Sicher ist diese johanneische Perspektive der Ethik Jesu nur von Kreuz und Auferstehung her plausibel zu machen. Dort wird offenbar werden, daß jene heiter gelassene Liebe dessen, der seine Sonne aufgehen läßt über Gute und Böse und regnen über Gerechte und Sünder, sich offenbart und mitteilt zuhöchst in jener Liebe, die das Blut gibt. Dort wird sich erweisen, daß Leben gewinnen heißt: das Leben hingeben, daß Leben, göttliches Leben selbst Hingabe bedeutet (vgl. Joh 12,25; Mt 10,39; Mk 8,35; Lk 9,24; 17,33). Die schockierende Radikalität der Bergpredigt, die mit der Seligpreisung der um Jesu Namen willen Verfolgten anhebt und auf die Forderung bedingungslosen Vergebens und bedingungsloser Feindesliebe zuläuft, bahnt diese Dynamik an. Der gemeinsame Nenner ist jenes Wie, das (in der Sprache der drei ersten Evangelien) Himmel und Erde, Lebensraum Gottes und Lebensraum dieser Welt im Ereignis der anbrechenden Gottesherrschaft und das (in der Sprache des Johannes) Jesu Leben aus dem Vater und unser Leben aus Jesus miteinander verbindet und zur Gleichung bringt. Die Ethik Jesu ist die Ethik dieses Wie.

In den paulinischen Schriften finden wir Bestätigung und Verdichtung der Ethik Jesu in einer Haltung, die aus dem Glauben an den erhöhten Herrn wächst.

Eine knappe Formel, im Zusammenhang der Auseinandersetzung über die Rechtfertigung, finden wir im Galaterbrief: „In Christus Jesus kommt es nicht darauf an, beschnitten oder unbeschnitten zu sein, sondern darauf, den Glauben zu haben, der in der Liebe [65] wirksam ist“ (Gal 5,6). Immer wieder gipfelt im Gebot der Liebe das Ganze des Ethos, das der Apostel von den Gemeinden als Bezeugung und Bewährung ihres Glaubens erwartet. Das ganze Gesetz ist für Paulus in dem einen Wort zusammengefaßt: Du sollst deinen Nächsten lieben wie dich selbst (vgl. Gal 5,14; Röm 13,8–10).
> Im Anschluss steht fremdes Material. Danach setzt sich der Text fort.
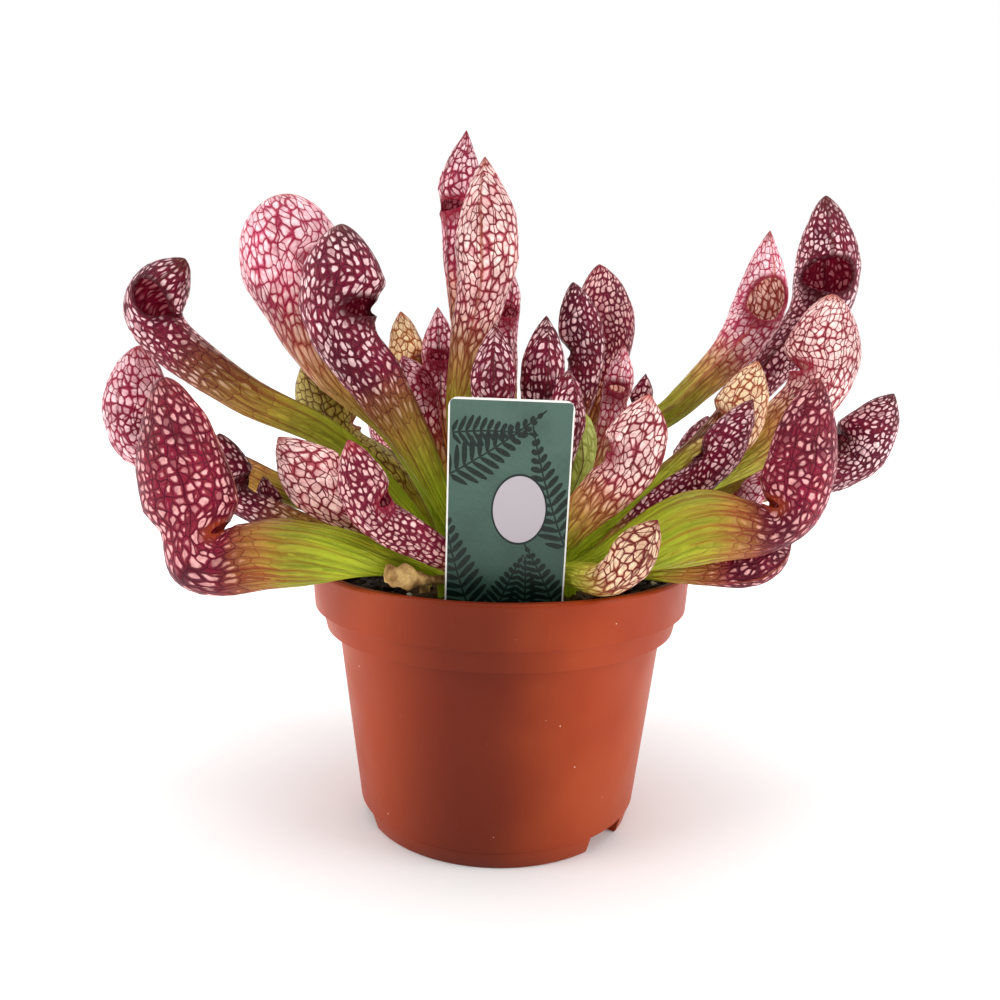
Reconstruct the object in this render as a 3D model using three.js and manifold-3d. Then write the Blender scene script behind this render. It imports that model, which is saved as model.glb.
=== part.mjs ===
// Potted pitcher plant: a clump of hooded pitcher leaves in a nursery pot, with a plant label.
// Millimetres, +Z up. The origin is the centre of the pot's flat underside and -Y is the front.

import * as THREE from 'three';
import { mergeVertices } from 'three/addons/utils/BufferGeometryUtils.js';
import Module from 'manifold-3d';

const wasm = await Module();
wasm.setup();

// ---------------------------------------------------------------- driving dimensions

const GAP = 0.35; // clearance kept between pieces that touch

const POT = {
  rimRadius: 60,
  height: 82.9,
  upperBandBottom: 70,
  lowerBandBottom: 63,
  baseRadius: 42.9,
  bodyTopRadius: 51.9,
  lowerBandRadii: [55.5, 57], // at the bottom and at the top of the lower band
  creaseHeight: 6,
  creaseFlare: 2, // how much wider than its base the pot is at the crease
  wall: 1.2,
  bandWall: 1.4, // thickness of the sloping bands, measured level
  rimWall: 2.7, // thickness of the rim band at its bottom, measured level
  rimLip: 2, // width of the flat top of the rim
  rimEdge: [0.5, 0.8], // slanted outer edge of the rim's top: across and down
  rimDrop: 0.9, // how much narrower the rim band is at its bottom
  footEdge: [0.5, 0.6], // slanted edge of the underside: across and up
  creaseStep: [0.5, 0.4], // step at the crease: across and down
  floor: 1.6,
  draft: 0.04, // how much wider the rim band's inside gets for each unit of height
  sides: 40,
};

// Notches in the outer corner of the base, each with a slot through its back wall.
const DRAIN = { count: 3, heading: -40, length: 16, reach: 6, height: 5.4, slotLength: 9, slotHeight: 2.4 };

const SOIL = { top: 76, pocketTop: 81 }; // the pocket for the crown is cut through the top

// lobes: waves round the rim; wobble: their height; phase: where the first one starts, in radians.
const CROWN = {
  x: 0, y: -7, radius: 34, top: 78, bottom: 68, lobes: 5, wobble: 1, phase: 0.7, steps: 40,
};

const FOOT = { radius: 1.6, depth: 5, holeRadius: 2.9, holeDepth: 6, holeSides: 6, rise: 4 };

const LABEL = {
  width: 32,
  thickness: 0.9,
  top: 136,
  bottom: 58,
  stakeTop: 74,
  stakeWidth: 18,
  cornerRadius: 2.4,
  rimLevelY: -48,
  lean: 9.5,
  slant: 1.1,
  centreX: 1,
};

// What all pitchers have in common. Shares are parts of a whole of 1.
const PITCHER = {
  wall: 0.9, // thickness of the wall round the pocket
  leastRadius: 0.15,
  mouthShare: 0.45, // the mouth's half width as a share of the girth
  upward: 0.6, // how far the mouth's side looks up
  swellTop: 0.75, // power that puts the hood's widest place below its middle
  bellyTop: 1.8, // power that puts the tube's bulge above its middle
  wingFrom: 0.1, // share of the tube below the wing
  wingTop: 1.3, // power that puts the wing's highest place near the mouth
  bulgeFrom: 0.25, // share of the hood's bulge that is there at the mouth
  pocketTip: 0.1, // share of the hood that is solid at its tip
};

// Powers that close the hood: first for a pointed one, then for a round one.
const CLOSING = { rise: [2.1, 3.2], fall: [0.95, 0.55] };

// ---------------------------------------------------------------- finishes

const paint = (color, roughness) =>
  new THREE.MeshStandardMaterial({ color, roughness, metalness: 0 });

const FINISH = {
  pot: () => paint(0xb0502f, 0.55),
  soil: () => paint(0x241a14, 0.95),
  crown: () => paint(0x5a4028, 0.85),
  label: () => paint(0x5f8376, 0.4),
  crimson: () => paint(0x8e2440, 0.4),
  maroon: () => paint(0x6d1f35, 0.4),
  pale: () => paint(0xdc9aa0, 0.4),
  rosy: () => paint(0xc8506e, 0.4),
  golden: () => paint(0xb08a4a, 0.45),
  young: () => paint(0x9aa858, 0.45),
  dry: () => paint(0xb8935c, 0.8),
};

// ---------------------------------------------------------------- mesh helpers

// A closed BufferGeometry from a list of points and a list of triangles.
function meshFrom(points, triangles) {
  const geometry = new THREE.BufferGeometry();
  const flat = points.flatMap((p) => [p.x, p.y, p.z]);
  geometry.setAttribute('position', new THREE.Float32BufferAttribute(flat, 3));
  geometry.setIndex(triangles.flat());
  return geometry;
}

// A closed geometry as a solid for cutting and joining.
function solidFrom(geometry) {
  const bare = geometry.clone();
  bare.deleteAttribute('normal');
  bare.deleteAttribute('uv');
  const merged = mergeVertices(bare, 1e-4);
  return new wasm.Manifold(new wasm.Mesh({
    numProp: 3,
    vertProperties: Float32Array.from(merged.attributes.position.array),
    triVerts: Uint32Array.from(merged.index.array),
  }));
}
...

Liebe weist freilich über das „Du sollst!“ hinaus, sie ist vor allem die Liebe Gottes, die uns in Jesus Christus, in seiner Selbsthingabe bis zum äußersten geschenkt ist (vgl. Röm 5,8; 8,35.39; 2 Kor 5,14; Gal 2,20; Eph 2,4). Diese Liebe wohnt in uns als Gabe des Geistes (vgl. Röm 5,5), und auch wo diese Liebe zu unserem Weg, zu unserer Tat wird, ist sie zuerst Gottes in uns wirksames Geschenk, Gottes in uns wirkende Gnade (vgl. 1 Kor 13).
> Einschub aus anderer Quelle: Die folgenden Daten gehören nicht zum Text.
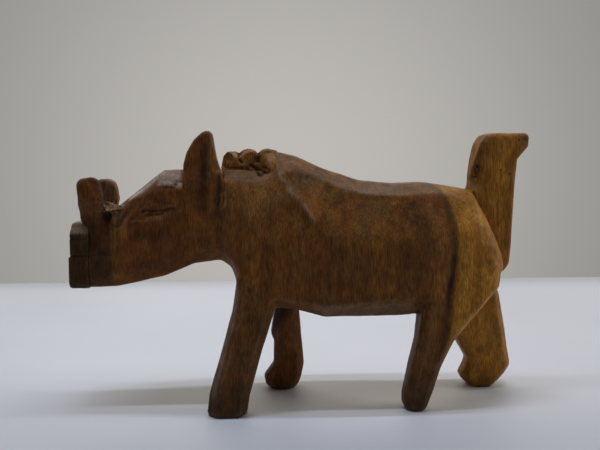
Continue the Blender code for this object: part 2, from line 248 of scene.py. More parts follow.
class Carving:
    """A fine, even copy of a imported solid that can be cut, worn and marked.

    co is only ever changed in place, so its columns x, y and z follow the shape. side is the
    side that the tools work on, -1 for the left. Points and directions are given for the right,
    and are mirrored for the left.
    """

    def __init__(self, name, node, cell, swell=0.0, side=1):
        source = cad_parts[node]
        start = source.data.copy()
        start.transform(source.matrix_world)
        blank = add_object("blank", start)
        weld = blank.modifiers.new("weld", "WELD")
        weld.merge_threshold = 0.01 * MM
        remesh = blank.modifiers.new("even", "REMESH")
        remesh.mode = "VOXEL"
        remesh.voxel_size = cell * MM
        bpy.context.view_layer.update()
        graph = bpy.context.evaluated_depsgraph_get()
        self.mesh = bpy.data.meshes.new_from_object(blank.evaluated_get(graph))
        bpy.data.objects.remove(blank, do_unlink=True)
        self.mesh.name = name
        self.name = name
        self.node = node
        self.side = side
        count = len(self.mesh.vertices)
        flat = np.empty(count * 3, np.float32)
        self.mesh.vertices.foreach_get("co", flat)
        self.co = flat.reshape(-1, 3).astype(float) / MM
        edges = np.empty(len(self.mesh.edges) * 2, np.int32)
        self.mesh.edges.foreach_get("vertices", edges)
        self.edges = edges.reshape(-1, 2)
        self.links = np.bincount(self.edges.ravel(), minlength=count).astype(float)
        self.tints = {}
        if swell:
            self.push(np.full(count, swell))

    def normals(self):
        """Each vertex's outward direction in the present shape."""
        self.mesh.vertices.foreach_set("co", (self.co * MM).astype(np.float32).ravel())
        self.mesh.update()
        flat = np.empty(len(self.co) * 3, np.float32)
        self.mesh.vertex_normals.foreach_get("vector", flat)
        return flat.reshape(-1, 3).astype(float)

    def neighbour_mean(self, values):
        """The mean of each vertex's neighbours' values."""
        first, second = self.edges.T
        total = np.empty_like(values)
        for axis in range(values.shape[1]):
            column = values[:, axis]
            total[:, axis] = np.bincount(first, column[second], len(values))
            total[:, axis] += np.bincount(second, column[first], len(values))
        return total / self.links[:, None]

    def smooth(self, steps, weight=1.0):
        """Wears the surface down, taking edges first. weight is one number, or one a vertex."""
        weight = np.broadcast_to(np.asarray(weight, float), (len(self.co),))[:, None]
        for _ in range(steps):
            self.co += 0.5 * weight * (self.neighbour_mean(self.co) - self.co)

    def sides(self):
        """Turns the tools to the left side, and then to the right."""
        for self.side in (-1, 1):
            yield

    def at(self, points):
        """Points or directions, mirrored to the present side."""
        return np.asarray(points, float) * (1.0, self.side, 1.0)

    def push(self, amount):
        """Moves each vertex outward by its own amount."""
        self.co += self.normals() * np.asarray(amount)[:, None]

    def flat(self, centre, facing, reach, soft=0.25):
        """One knife flat: shaves what stands in front of a plane, near its centre."""
        facing = unit(self.at(facing))
        away = self.co - self.at(centre)
        height = away @ facing
        sideways = np.linalg.norm(away - height[:, None] * facing, axis=1)
        cut = 0.5 * (height + np.sqrt(height * height + soft * soft)) - 0.5 * soft
        share = fade(np.maximum(sideways - 0.6 * reach, 0.0), 0.4 * reach)
        share = share * (self.normals() @ facing > 0.1) * (height < reach)
        self.co -= facing * (np.maximum(cut, 0.0) * share)[:, None]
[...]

Im Epheserbrief nähert sich Paulus einmal der johanneischen Formulierung des Neuen Gebotes, indem er unsere Pflicht zur Liebe darin verankert, daß und wie uns Christus geliebt hat (vgl. Eph 5,2). Der – übrigens auch der johanneischen Denkweise entsprechende – Überschuß der Liebe über die Ethik ist paulinisch das Entscheidende an der christlichen Ethik.
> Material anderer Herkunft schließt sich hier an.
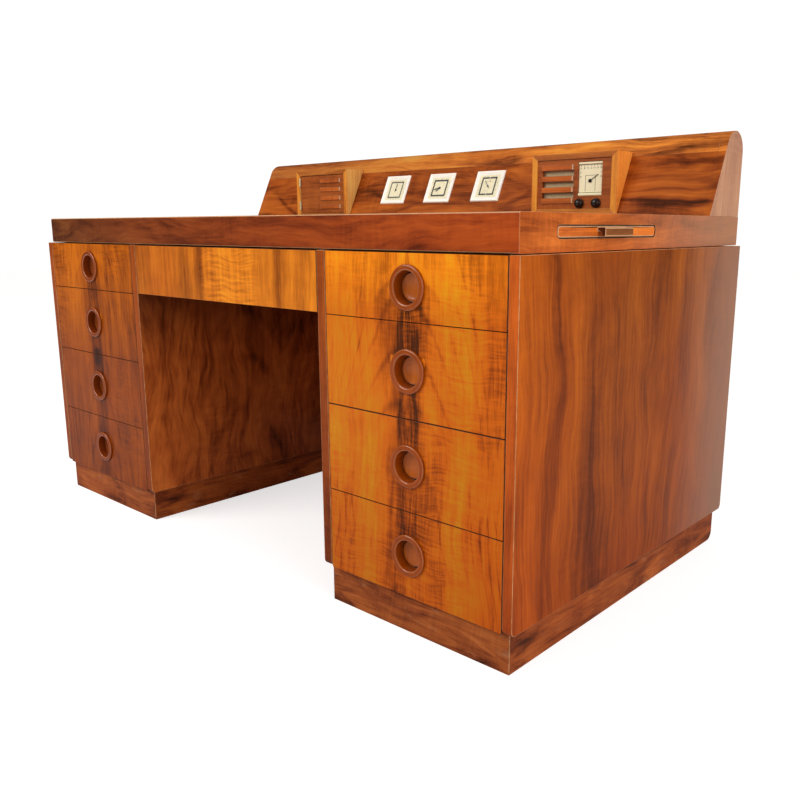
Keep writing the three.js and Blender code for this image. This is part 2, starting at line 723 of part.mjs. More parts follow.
// Square bezel, dial and round can in one, in the frame of its place on the face.
function gaugeCase() {
  const half = [GAUGE_WIDTH / 2, GAUGE_HEIGHT / 2];
  const shape = roundedRectangle(
    -half[0] + BEZEL_SLOPE,
    half[0] - BEZEL_SLOPE,
    -half[1] + BEZEL_SLOPE,
    half[1] - BEZEL_SLOPE,
    1.5,
  );
  const bezel = new THREE.ExtrudeGeometry(shape, {
    depth: 1,
    bevelEnabled: true,
    bevelSegments: 1,
    bevelThickness: BEZEL_PROUD - 1 - SEAM,
    bevelSize: BEZEL_SLOPE,
    curveSegments: 2,
  });
  bezel.translate(0, 0, SEAM + 0.5);
  const keep = block([-half[0], half[0]], [-half[1], half[1]], [SEAM, BEZEL_PROUD]);
  const square = surface(solid(bezel).intersect(solid(keep)));
  const [wide, tall] = WINDOW_HALF;
  const window = block([-wide, wide], [-tall, tall], [DIAL_LEVEL, BEZEL_PROUD + 1]);
  const can = barOnZ(GAUGE_CAN, -GAUGE_DEPTH, 1, 0, 0, GAUGE_SIDES);
  const arborHole = barOnZ(ARBOR_HOLE, -8, 3, 0, 0);
  return cut(joined(square, can), window, arborHole);
}

// A flat hand on an arbor. The blade points at angle, counted anticlockwise from +X.
function hand(length, tail, width, level, angle, tip) {
  const shoulder = length * 0.72;
  const tailHalf = width * 0.35;
  const blade = outline([
    [-tail, -tailHalf],
    [shoulder, -width / 2],
    [length, -tip],
    [length, tip],
    [shoulder, width / 2],
    [-tail, tailHalf],
  ]);
  const flat = new THREE.ExtrudeGeometry(blade, { depth: HAND_THICK, bevelEnabled: false });
  flat.rotateZ(THREE.MathUtils.degToRad(angle));
  flat.translate(0, 0, level);
  return flat;
}

function minuteHand() {
  const blade = hand(21, 4, 2.6, 3.5, READINGS.minute, 0.5);
  return joined(blade, barOnZ(2.2, 3.2, 4.4, 0, 0), barOnZ(0.9, -4, 3.6, 0, 0));
}

function hourHand() {
  const blade = hand(14, 2, 3.2, 2.3, READINGS.hour, 0.8);
  const hub = joined(blade, barOnZ(2, -3, 2.9, 0, 0));
  return cut(hub, barOnZ(1.15, -4, 4, 0, 0));
}

function pointerHand(length, tail, angle) {
  const blade = hand(length, tail, 1.5, 2.6, angle, 0.25);
  return joined(blade, barOnZ(2, 2.2, 3.6, 0, 0), barOnZ(1.4, -4, 3, 0, 0));
}

// ---------------------------------------------------------------- the desk

for (const [side, handed] of [[-1, 'left'], [1, 'right']]) {
  pedestal(side, handed);
  for (let number = 1; number < DRAWER_JOINTS.length; number += 1) {
    pedestalDrawer(side, handed, number);
  }
}
centreDrawer();
modestyPanel();
desktop();
writingSlide();

const thermometer = gaugeGroup(-GAUGE_PITCH);
const clock = gaugeGroup(0);
const barometer = gaugeGroup(GAUGE_PITCH);
gallery([thermometer, clock, barometer]);
cupboard();
radio();

for (const [name, group] of Object.entries({ thermometer, clock, barometer })) {
  piece(`${name}_case`, gaugeCase(), materials.chrome, group);
}
const temperature = pointerHand(20, 8, READINGS.thermometer);
const pressure = pointerHand(20, 9, READINGS.barometer);
piece('thermometer_hand', temperature, materials.black, thermometer);
piece('hour_hand', hourHand(), materials.black, clock);
piece('minute_hand', minuteHand(), materials.black, clock);
piece('barometer_hand', pressure, materials.black, barometer);

// The slide's grip stands out past the right pedestal, and the pulls past the fronts.
desk.position.x = -(TOP_HALF + GRIP_PROUD - HALF_WIDTH) / 2;
desk.position.y = -(DEPTH - PULL_PROUD) / 2;

export default desk;
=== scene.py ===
import json
import math

import bmesh
import bpy
from mathutils import Matrix, Vector


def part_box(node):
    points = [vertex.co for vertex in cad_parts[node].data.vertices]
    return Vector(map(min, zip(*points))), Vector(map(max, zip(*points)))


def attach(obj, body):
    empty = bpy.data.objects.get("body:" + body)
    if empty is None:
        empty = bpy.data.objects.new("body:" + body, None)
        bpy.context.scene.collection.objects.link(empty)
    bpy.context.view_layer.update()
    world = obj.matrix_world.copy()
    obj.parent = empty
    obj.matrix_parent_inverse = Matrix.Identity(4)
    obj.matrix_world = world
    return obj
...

Kennzeichnend ist auch die Umkehrung der Wertordnung zwischen Erkenntnis und Liebe: Erkenntnis bläht auf, Liebe baut auf (vgl. 1 Kor 8,1; 13,1f.). In ihr ist das Göttliche Gottes in uns wirksam, in ihr wird Gottes Leben unser Leben. Was wir als das Grundgeschehen des von Jesus angesagten Anbruchs der Gottesherrschaft entdeckten, bestätigt sich in der Ebene des Verhältnisses zwischen Gottes Handeln und unserem Handeln, seiner Gnade und unserer Freiheit in der Lehre des Paulus von der Liebe. Der Sache nach dürfen wir auch hier von der Struktur des Wie sprechen: liebend leben wir, wie Gott lebt, liebend wird sein Leben – wir wiederholen – unser Leben.